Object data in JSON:

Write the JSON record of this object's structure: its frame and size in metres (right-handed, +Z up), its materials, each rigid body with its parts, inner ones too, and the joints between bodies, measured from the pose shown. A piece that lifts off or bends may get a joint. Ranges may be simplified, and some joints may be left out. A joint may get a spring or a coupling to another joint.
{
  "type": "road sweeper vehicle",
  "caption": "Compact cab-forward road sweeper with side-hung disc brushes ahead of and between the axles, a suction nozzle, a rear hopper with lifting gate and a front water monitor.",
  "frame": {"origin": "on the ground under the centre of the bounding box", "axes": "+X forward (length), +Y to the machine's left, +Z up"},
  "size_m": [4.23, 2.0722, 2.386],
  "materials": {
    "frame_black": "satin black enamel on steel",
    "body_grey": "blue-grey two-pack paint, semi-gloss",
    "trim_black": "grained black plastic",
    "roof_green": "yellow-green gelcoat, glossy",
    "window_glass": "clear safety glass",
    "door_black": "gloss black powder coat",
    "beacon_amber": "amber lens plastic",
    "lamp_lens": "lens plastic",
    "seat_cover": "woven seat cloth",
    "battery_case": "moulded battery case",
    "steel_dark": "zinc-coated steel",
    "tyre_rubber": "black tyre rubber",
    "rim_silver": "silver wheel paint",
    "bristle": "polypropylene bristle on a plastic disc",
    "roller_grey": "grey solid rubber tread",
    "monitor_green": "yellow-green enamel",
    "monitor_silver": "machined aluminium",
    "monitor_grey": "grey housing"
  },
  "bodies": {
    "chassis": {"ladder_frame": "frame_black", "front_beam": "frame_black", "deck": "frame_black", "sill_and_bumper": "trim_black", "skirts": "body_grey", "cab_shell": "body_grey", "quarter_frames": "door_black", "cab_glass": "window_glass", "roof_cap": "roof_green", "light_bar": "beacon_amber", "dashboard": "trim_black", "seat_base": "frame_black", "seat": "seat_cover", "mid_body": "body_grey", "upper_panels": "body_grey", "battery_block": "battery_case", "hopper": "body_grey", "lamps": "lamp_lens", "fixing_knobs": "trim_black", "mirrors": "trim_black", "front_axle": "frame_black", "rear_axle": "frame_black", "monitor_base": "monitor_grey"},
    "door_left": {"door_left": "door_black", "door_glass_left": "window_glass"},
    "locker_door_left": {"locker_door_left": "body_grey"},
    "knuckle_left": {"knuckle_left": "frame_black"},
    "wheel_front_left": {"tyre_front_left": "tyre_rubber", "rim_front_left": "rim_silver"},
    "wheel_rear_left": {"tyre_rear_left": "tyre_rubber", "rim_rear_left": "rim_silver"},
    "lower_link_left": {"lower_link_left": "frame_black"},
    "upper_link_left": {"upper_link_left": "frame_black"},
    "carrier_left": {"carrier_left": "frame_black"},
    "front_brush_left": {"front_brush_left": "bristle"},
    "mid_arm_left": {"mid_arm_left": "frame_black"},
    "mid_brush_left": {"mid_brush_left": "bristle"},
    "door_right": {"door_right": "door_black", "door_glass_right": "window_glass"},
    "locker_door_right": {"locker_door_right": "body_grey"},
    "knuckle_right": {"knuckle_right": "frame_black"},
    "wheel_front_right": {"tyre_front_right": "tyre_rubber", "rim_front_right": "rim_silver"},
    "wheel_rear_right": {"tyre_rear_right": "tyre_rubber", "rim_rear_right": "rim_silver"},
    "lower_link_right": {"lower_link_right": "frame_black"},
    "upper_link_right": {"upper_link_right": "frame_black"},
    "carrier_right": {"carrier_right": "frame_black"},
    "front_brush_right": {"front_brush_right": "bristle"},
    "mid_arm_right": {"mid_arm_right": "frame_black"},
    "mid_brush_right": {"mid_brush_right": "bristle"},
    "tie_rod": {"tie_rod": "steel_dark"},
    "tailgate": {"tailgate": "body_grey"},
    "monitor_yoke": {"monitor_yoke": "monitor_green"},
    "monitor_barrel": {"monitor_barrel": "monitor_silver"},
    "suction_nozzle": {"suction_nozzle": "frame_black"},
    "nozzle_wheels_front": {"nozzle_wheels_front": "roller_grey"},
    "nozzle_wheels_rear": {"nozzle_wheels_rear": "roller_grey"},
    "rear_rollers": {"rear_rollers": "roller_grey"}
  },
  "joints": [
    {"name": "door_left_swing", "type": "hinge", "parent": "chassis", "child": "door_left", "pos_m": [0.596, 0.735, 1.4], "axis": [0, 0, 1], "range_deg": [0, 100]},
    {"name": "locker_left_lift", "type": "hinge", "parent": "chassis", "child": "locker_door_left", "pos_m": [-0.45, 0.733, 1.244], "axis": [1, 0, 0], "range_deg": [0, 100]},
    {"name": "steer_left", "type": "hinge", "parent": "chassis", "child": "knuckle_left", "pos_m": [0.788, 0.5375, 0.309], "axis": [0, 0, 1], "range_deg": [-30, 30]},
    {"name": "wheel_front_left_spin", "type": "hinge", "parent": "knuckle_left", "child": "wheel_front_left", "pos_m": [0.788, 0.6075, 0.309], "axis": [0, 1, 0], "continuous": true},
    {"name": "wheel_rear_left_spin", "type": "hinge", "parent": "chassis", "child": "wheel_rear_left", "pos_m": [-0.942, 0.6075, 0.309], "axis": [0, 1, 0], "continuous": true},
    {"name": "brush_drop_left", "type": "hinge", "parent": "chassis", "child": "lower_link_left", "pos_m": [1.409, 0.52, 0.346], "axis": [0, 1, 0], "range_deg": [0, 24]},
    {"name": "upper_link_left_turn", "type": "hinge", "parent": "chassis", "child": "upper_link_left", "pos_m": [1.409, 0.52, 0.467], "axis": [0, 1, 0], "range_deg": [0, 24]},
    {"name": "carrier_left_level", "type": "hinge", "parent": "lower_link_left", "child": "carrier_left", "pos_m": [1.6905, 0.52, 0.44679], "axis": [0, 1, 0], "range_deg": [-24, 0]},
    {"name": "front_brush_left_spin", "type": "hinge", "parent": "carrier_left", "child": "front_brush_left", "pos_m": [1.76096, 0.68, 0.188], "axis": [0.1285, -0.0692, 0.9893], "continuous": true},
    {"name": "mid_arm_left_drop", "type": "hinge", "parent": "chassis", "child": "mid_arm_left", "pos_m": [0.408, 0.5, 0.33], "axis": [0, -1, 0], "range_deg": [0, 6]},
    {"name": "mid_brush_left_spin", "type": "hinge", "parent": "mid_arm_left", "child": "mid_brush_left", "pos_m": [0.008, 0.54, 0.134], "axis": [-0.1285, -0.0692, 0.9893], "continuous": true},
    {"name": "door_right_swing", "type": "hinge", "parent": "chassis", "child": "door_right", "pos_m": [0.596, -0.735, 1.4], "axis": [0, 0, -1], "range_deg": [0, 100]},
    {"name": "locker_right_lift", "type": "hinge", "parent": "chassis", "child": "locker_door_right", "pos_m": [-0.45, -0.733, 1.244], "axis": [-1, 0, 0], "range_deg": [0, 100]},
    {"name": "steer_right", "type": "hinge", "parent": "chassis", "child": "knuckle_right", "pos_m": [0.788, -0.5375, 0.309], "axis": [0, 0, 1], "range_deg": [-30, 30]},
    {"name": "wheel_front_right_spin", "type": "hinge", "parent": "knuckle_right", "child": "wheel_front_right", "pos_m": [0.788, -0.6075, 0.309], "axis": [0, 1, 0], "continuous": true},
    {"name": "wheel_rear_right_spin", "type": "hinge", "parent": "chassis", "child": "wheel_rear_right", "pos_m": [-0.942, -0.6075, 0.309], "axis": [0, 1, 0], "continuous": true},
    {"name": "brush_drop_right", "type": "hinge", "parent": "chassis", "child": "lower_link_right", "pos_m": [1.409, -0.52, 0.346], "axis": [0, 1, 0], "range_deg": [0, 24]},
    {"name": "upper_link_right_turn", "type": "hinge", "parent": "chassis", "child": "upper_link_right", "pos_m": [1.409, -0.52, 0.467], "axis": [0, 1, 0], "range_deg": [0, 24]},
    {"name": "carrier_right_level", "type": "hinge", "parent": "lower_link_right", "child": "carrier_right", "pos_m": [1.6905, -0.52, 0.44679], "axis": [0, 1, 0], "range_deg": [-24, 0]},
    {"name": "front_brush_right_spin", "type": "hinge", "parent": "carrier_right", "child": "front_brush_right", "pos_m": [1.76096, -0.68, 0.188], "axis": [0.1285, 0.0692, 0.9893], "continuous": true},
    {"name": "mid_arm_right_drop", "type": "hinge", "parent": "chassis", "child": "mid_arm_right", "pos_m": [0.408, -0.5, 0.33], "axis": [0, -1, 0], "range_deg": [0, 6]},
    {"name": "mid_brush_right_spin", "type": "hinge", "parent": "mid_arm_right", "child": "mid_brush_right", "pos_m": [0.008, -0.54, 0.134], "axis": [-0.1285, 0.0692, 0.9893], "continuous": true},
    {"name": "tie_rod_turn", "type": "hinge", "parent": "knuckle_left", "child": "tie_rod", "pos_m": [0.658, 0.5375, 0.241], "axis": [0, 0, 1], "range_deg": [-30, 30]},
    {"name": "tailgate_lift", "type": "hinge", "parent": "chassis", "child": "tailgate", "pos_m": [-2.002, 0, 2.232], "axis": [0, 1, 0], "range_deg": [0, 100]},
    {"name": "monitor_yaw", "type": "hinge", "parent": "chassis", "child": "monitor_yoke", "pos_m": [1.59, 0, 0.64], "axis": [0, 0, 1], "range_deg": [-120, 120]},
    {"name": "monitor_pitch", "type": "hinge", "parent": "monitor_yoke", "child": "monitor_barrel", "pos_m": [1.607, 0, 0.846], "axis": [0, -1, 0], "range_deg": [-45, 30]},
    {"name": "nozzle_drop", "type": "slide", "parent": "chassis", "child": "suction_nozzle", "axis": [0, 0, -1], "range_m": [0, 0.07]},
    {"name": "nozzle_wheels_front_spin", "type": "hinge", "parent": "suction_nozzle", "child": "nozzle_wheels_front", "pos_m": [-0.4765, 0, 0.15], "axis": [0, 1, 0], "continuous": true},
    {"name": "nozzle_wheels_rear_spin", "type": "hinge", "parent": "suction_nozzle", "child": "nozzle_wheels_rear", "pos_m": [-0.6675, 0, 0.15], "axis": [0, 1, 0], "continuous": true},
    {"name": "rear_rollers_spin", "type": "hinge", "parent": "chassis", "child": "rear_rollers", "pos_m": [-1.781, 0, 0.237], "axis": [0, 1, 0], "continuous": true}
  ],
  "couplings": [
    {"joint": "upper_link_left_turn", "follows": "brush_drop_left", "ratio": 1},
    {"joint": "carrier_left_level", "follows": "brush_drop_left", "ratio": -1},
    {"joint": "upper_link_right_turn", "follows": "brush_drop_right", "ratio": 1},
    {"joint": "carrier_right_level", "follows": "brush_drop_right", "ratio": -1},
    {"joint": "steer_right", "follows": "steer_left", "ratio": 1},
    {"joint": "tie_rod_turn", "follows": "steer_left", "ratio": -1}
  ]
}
...
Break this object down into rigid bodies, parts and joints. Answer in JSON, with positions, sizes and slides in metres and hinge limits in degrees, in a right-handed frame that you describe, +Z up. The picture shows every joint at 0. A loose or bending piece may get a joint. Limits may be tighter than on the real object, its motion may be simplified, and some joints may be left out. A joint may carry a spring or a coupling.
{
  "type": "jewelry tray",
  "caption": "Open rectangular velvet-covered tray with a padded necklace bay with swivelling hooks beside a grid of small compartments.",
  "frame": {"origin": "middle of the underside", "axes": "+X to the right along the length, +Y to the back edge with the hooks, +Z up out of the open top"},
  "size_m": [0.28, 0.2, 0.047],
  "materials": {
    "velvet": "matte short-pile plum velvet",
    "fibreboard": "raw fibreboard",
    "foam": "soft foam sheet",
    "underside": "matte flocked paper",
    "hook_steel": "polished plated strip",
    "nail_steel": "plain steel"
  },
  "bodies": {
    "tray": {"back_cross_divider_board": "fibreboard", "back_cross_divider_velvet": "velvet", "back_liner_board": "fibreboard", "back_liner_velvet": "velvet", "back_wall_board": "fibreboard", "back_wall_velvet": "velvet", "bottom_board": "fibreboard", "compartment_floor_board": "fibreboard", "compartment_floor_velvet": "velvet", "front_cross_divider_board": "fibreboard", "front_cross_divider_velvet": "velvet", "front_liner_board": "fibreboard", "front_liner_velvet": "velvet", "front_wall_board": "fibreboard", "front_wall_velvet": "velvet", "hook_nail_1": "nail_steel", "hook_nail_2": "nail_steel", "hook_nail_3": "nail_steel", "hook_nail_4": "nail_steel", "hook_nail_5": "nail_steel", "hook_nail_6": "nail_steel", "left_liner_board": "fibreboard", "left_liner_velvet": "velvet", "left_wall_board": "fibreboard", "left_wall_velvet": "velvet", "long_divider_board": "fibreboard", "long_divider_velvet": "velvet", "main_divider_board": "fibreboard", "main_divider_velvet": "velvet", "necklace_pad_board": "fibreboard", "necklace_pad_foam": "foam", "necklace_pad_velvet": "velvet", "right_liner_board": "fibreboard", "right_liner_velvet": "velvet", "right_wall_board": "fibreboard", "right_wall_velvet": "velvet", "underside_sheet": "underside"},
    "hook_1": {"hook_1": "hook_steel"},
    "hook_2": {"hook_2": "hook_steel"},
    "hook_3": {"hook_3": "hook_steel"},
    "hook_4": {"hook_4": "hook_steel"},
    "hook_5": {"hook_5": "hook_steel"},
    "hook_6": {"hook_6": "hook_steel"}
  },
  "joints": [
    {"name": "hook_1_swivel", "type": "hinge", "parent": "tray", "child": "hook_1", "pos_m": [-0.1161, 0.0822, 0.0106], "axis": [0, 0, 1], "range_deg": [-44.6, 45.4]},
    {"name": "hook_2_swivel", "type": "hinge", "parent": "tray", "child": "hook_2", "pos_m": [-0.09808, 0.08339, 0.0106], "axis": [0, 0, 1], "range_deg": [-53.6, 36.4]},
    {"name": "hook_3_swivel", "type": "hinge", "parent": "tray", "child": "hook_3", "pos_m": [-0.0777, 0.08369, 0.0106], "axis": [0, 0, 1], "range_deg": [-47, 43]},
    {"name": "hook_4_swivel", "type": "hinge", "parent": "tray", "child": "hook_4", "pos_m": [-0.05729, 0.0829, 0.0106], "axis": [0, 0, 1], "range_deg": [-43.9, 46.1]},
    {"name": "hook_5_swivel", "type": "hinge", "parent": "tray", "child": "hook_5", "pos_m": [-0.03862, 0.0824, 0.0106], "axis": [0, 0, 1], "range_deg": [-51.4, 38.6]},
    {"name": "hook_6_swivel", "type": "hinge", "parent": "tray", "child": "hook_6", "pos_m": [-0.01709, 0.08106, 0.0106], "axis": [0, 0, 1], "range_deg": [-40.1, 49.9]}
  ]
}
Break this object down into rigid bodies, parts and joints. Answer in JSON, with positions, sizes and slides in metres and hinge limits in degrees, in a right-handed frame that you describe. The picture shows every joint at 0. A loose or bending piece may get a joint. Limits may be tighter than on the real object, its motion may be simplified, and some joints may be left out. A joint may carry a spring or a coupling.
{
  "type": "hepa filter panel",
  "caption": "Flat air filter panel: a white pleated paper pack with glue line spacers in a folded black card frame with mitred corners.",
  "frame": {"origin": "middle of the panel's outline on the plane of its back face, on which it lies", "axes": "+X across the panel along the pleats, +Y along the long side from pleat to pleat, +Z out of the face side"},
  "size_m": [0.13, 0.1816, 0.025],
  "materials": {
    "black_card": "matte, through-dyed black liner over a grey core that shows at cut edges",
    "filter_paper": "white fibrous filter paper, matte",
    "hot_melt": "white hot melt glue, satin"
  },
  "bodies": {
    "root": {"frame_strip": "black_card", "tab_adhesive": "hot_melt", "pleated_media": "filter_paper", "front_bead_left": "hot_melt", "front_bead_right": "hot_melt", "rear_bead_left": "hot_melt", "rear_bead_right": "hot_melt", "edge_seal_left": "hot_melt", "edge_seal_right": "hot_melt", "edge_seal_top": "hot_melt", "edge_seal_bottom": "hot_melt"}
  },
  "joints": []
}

TASK PROMPT: What is the number of lines in these records that contain "picture"? Reply with the number only.

RESPONSE TO THE EXERCISE: 2